Warum der Beamte, der sagt, Polizist sei schon immer sein "Traumberuf" gewesen, derart geschmacklose Posts ins Internet stellte, blieb im Prozess weitgehend im Unklaren. Anwalt Rubach betonte immer wieder, sein Mandant sei "weder Rassist noch ausländerfeindlich noch ein Feind des Staates". Der Angeklagte sei als Kontaktbeamter in einem Asylheim eingesetzt gewesen, habe persönliche Kontakte zu einer Flüchtlingsfamilie gehabt. Für sein Verhalten sei schwer eine Erklärung zu finden. Möglicherweise hätten die Erfahrungen im Dienst bei der Inspektion Mitte zu einem "rauen Ton" unter den Kollegen geführt. Der Angeklagte selbst sprach von vielen Überstunden und Samstagsdiensten, die ihn belastet hätten.

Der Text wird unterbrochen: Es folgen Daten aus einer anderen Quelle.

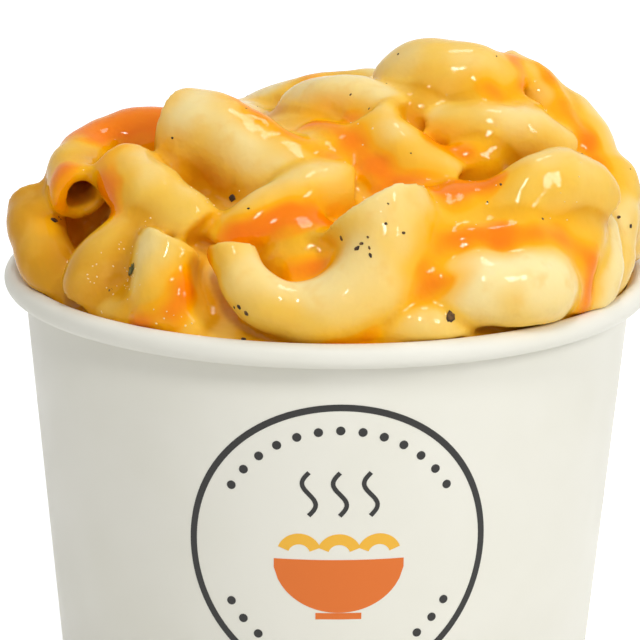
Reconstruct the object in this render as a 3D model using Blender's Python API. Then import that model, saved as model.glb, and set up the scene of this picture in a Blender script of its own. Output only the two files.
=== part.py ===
"""A heap of elbow macaroni in a paper cup: the cup's rolled sidewall, its base disc, and the heap as one solid.

Metres, +Z up. The cup stands on z = 0 and its axis is the Z axis. The sizes below are in millimetres.
"""

import math

import bmesh
import bpy
import numpy as np
from mathutils import Matrix, Vector

MM = 0.001
SEGMENTS = 64

CUP_HEIGHT = 60.0
RIM_RADIUS = 45.0  # outside of the rolled rim
ROLL_RADIUS = 1.6  # of the roll's cross-section
ROLL_TURN = 290  # degrees that the paper curls through
ROLL_STEPS = 8
FOOT_RADIUS = 37.2  # outside of the wall at the table
PAPER = 0.5
GAP = 0.3  # between one sub-part and the next

FLANGE = 0.4  # the base disc's turned-down edge
FLANGE_FOOT = 1.2  # height of that edge's lower end
DISC_TOP = 7.75
SKIRT_TOP = 6.4  # the wall folds up inside the flange to here

BODY_FOOT = 2.0  # the food starts below the disc, and is cut to the space it has
BODY_TOP = 58.0  # the food fills the cup to here
BODY_OVER = 2.0  # beyond the wall, before the cut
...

Claudia Roth verglich der Polizist auf Facebook mit einem Pferd
Am Ende der dreistündigen Verhandlung stand die Verurteilung von je zwei Fällen der Beleidigung und der Volksverhetzung. Neben dem Pferdevergleich von Claudia Roth sah das Gericht auch eine Bildkollage mit einer Flasche "Stroh-Rum" und dem Konterfei von Anton Hofreiter, Untertitel "stroh-dumm", als beleidigend. Für Volksverhetzung hielt das Gericht eine sexuelle Anspielung auf ein Kamel in Zusammenhang mit Flüchtlingen sowie ein Post, bei dem es um die Hautfarbe hell und dunkel im Vergleich zu heller und dunkler Wäsche geht. Richter Nißl fand in der Urteilsbegründung klare Worte. Der Angeklagte sei nicht Opfer dienstlicher Umstände, sondern er sei Täter, er habe den "Pfad des Rechts verlassen". Auch ein schwerer Dienst rechtfertige nicht ein derartiges Verhalten, das das Vertrauen in den Rechtsstaat erschüttere. "Braune Soße hat hier nichts zu suchen", mahnte der Vorsitzende Richter. Anwalt Walter Rubach sagte im Anschluss an die Verhandlung, der Beamte werde das Urteil akzeptieren. Nach Rechtskraft frühestens in einer Woche wird das Disziplinarverfahren gegen den suspendierten Polizisten weiter betrieben. Ein Ergebnis ist nicht vorhersehbar.